A specialist opening batsman. A reliable one down batter who clubs efficiency and stroke play with a sense of style. A wicketkeeping batter whose skill with the glove allows India the extra scope to factor in a specialist player thus offering a sense of versatility to the playing eleven.
What’s more?
As seen in the more recent times, a specialist number five batsman, but one without whom you can’t imagine the current design of the limited overs Indian side.
KL Rahul, truth be told, has given his everything to each different role that he’s been tasked with up to this point.
He’s ever evolving. There is really no end to his potential being explored for the sake of his nation.
It could be argued, KL Rahul has been the journeyman whose central line of duty is to accept challenges with glee and score runs for India without much of a hue and cry.

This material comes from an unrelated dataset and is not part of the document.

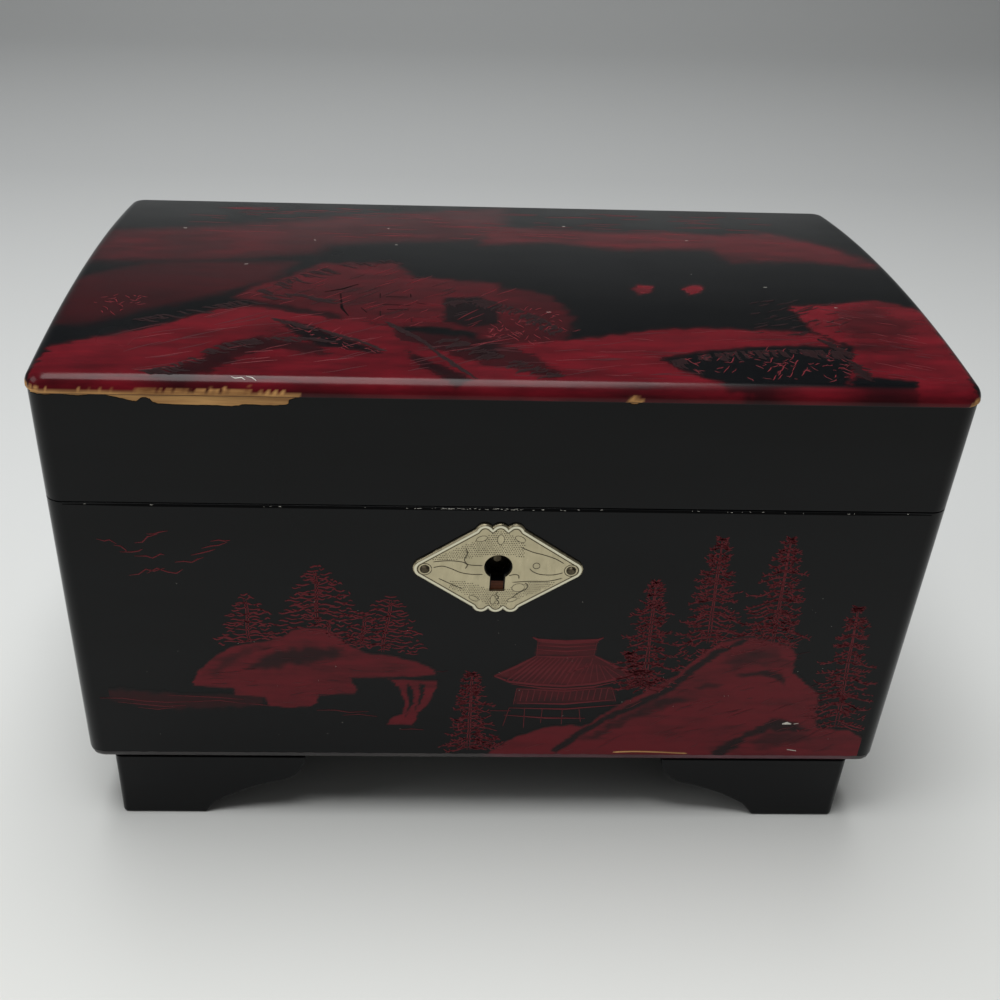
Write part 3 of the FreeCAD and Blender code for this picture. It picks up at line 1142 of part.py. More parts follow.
def stop_rod_guide():
    """A tube on the right lining that guides the rod and holds its spring."""
    tube = rod("guide_tube", "Z", "stop_x", "stop_y", GUIDE_Z, "guide_radius", "guide_height")
    block = box("guide_block", "stop_x", LINED_X, "stop_y - guide_block_half_width",
                "stop_y + guide_block_half_width", GUIDE_Z + " + guide_block_inset",
                GUIDE_Z + " + guide_height - guide_block_inset")
    room = rod("guide_room", "Z", "stop_x", "stop_y", GUIDE_Z + " + guide_end",
               "guide_radius - guide_wall", "guide_height - 2 * guide_end")
    bore = rod("guide_bore", "Z", "stop_x", "stop_y", GUIDE_Z + " - cut_margin",
               "stop_rod_radius + running_clearance", "guide_height + 2 * cut_margin")
    cut("stop_rod_guide", joined("guide_solid", [tube, block]), joined("guide_inside", [room, bore]))


def stop_rod_spring():
    """The coil under the collar, in short straight lengths of wire with a six-sided section."""
    low = value("%s + guide_end + spring_wire_radius" % GUIDE_Z)
    rise = value("%s - spring_wire_radius" % COLLAR_Z) - low
    coil_r = value("(guide_radius - guide_wall + stop_rod_radius) / 2")
    wire_r, turns, steps = value("spring_wire_radius"), value("spring_turns"), 18
    count = int(round(turns * steps))
    sections = []
    for number in range(count + 1):
        turn = 2 * math.pi * number / steps
        out, along = V(math.cos(turn), math.sin(turn), 0), V(0, 0, 1)
        middle = out * coil_r + along * (rise * number / count)
        sections.append([middle + out * (wire_r * math.cos(math.pi * side / 3))
                         + along * (wire_r * math.sin(math.pi * side / 3)) for side in range(6)])
    faces = [Part.Face(Part.makePolygon(section + section[:1])) for section in (sections[0], sections[-1])]
    for first, second in zip(sections, sections[1:]):
        for side in range(6):
            a, b = first[side], first[(side + 1) % 6]
            c, d = second[(side + 1) % 6], second[side]
            faces.append(Part.Face(Part.makePolygon([a, b, c, a])))
            faces.append(Part.Face(Part.makePolygon([a, c, d, a])))
    coil = Part.Solid(Part.Shell(faces))
    if coil.Volume < 0:
        coil.reverse()
    place = V(value("stop_x"), value("stop_y"), low)
    shaped("stop_rod_spring", coil, FreeCAD.Placement(place, FreeCAD.Rotation()))


PIECES = [
    "front_board", "back_board", "left_board", "right_board", "bottom_board",
    "foot_front_left", "foot_front_right", "foot_back_left", "foot_back_right",
    "keyhole_plate", "keyhole_plate_pins", "lock_case", "lock_bolt", "lid_strike",
    "hinge_case_leaf_left", "hinge_case_leaf_right", "hinge_lid_leaf_left", "hinge_lid_leaf_right",
    "hinge_pins", "case_screws", "lid_screws", "lid_front_rail", "lid_back_rail", "lid_left_rail",
    "lid_right_rail", "lid_top_panel", "lid_backing_board", "mirror", "mirror_frame", "lid_pusher",
    "lining_front", "lining_back", "lining_left", "lining_right", "lining_floor",
    "long_partition", "short_partition", "ring_roll_base", "ring_roll_1", "ring_roll_2",
    "ring_roll_3", "ring_roll_4", "glass_cover", "glass_cleats", "movement_bedplate", "comb",
    "movement_screws", "spring_housing", "winding_arbor", "winding_key", "spring_gear",
    "cylinder_arbor", "cylinder", "cylinder_brackets", "governor_wheel", "governor_fan",
    "governor_bracket", "stop_rod", "stop_rod_guide", "stop_rod_spring",
]


def build():
    front_board()
    back_board()
    for side, sign in SIDES:
        side_board(side, sign)
    bottom_board()
    for depth_name, depth_sign in (("front", -1), ("back", 1)):
        for side, sign in SIDES:
            foot(depth_name, depth_sign, side, sign)
    keyhole_plate()
    keyhole_plate_pins()
    lock_case()
    lock_bolt()
    lid_strike()
    for side, sign in SIDES:
        hinge_leaf("hinge_case_leaf_" + side, sign, False)
        hinge_leaf("hinge_lid_leaf_" + side, sign, True)
    hinge_pins()
    brass_screws()
    lid_rails()
    lid_top_panel()
    lid_inside()
    lining()
    partitions()
    glass()
    movement_bedplate()
    comb()
    movement_screws()
    spring_housing()
    winding()
    spring_gear()
    cylinder_train()
    cylinder_brackets()
    governor()
    stop_rod()
    stop_rod_guide()
    stop_rod_spring()
    doc.recompute()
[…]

And quite frankly, KL Rahul has done anything but disappoint a country for whom, given the enormity of competition, consistent run scoring is perhaps akin to walking on broken glass nearly every single time.
But what’s fascinating is just how much has the make up of the Indian cricket team changed as on date to where it was at the time of KL Rahul’s much-anticipated and widely-followed arrival in national colours.
The technically-correct right handed batsman arrived donning the bright blues back in 2016. Back then, the legendary Dhoni was the captain, Dhawal Kulkarni led the attack and the great Jasprit Bumrah was a first change option for the one day side.
To give a sense of time as to when Rahul arrived, Rayudu was a middle order batsman and Yuzvendra Chahal had only just begun.
Rahul, by the way, did arrive in style stroking a gleeful hundred in his maiden assignment in Zimbabwe.
Today, as the dashing Karnataka batsman turns 31 but not before coming wishing a shooting distance of 2000-ODI runs having already conjured 2642 in Tests, his team wears a significantly drastic look.
There’s no Virat Kohli as captain. Dhoni, the king is already a former player. Bumrah features in a playing line up only when fitness allows, and while the likes of Shaw and Samson are often in and out of the team given tough selection decisions, the entire team features a youthful DNA with Gill and Pant being the young faces.
And there’s KL Rahul, a senior figure whose experience and epic stroke making can diffuse pressure and give an able direction to a younger generation that looks up to him as a path giver.
Amongst these interesting and changing times for Team India, KL Rahul also has to be the man who can be Rohit Sharma’s go to batsman in times of duress.
In a sense, he’s quite the middle path between the ferocity of Virat Kohli and the lofty batsmanship of Rohit Sharma.
It’s his calmness and ability to keep the wits about himself during pressure as seen in the first (of the three) ODI against Australia (at the Wankhede) that culminated in 75 valuable runs that India most need.
It could be argued that to a team whose lofty hitters are Suryakumar and Ishan, a side that’s beautified by Virat and Rohit’s eclectic strokeplay, KL Rahul plays the part of the calm headed rescuer that digs the side out of trouble in tense situations.
With his proclivity to combine power with a dash of timing, Rahul is patience that India’s youth often falters with given its erratic ways of being with the bat and at the same time, Rahul is the holder of an end when someone else desires playing the wrecker in chief.
It’s not that everything has always gone right for the man sporting wrists flicks and a temperamentally sorted aptitude as a modern marksman.
KL Rahul lost his way in the Test side. Given his woeful batting in the 2023 Tests against Australia, he wa dropped from the Indore Teat and subject to endless scrutiny over social media.
There was a time where a rather debatable appearance on a coffee show earned him the ire of the opinionated public when maybe runs scored for India in a winning cause should’ve made him some national highlight.
Moreover, as seen in the ongoing IPL, KL is batting with a sense of sluggishness that often hampers his team’s scoring rates.
But you’d rather place with watchful and cautiousness over irrational exuberance- wouldn’t you?
One suspects, at a time where cricket’s obsessive template has become the wham-bam style of play, KL Rahul couldn’t really get a better practice right ahead of the ODI World Cup than getting this golden opportunity to face one and all and that too in India’s own den- whether Rashid, Alzarri, Rabada, Green, or Nortje.
It could be argued that captaincy even in the form of an IPL assignment as seen in the case of his Lucknow outfit have given KL the ability to take key decisions when confronting pressure.
It’s calmed him down and made him think before he acts.
And where some of the world’s best middle over batsmen are concerned, those who are going to take part in the approaching ODI World cup, whether a Rassie van der Dussen, David Miller, Nicholas Pooran, Ben Stokes, Henry Nicholls, or Matthew Wade, KL Rahul will continue to be in the eyes of the onlookers.
Now it’s up to him whether to bring out his best for India at a time they really deserve it or watch others around him form globetrotting headlines.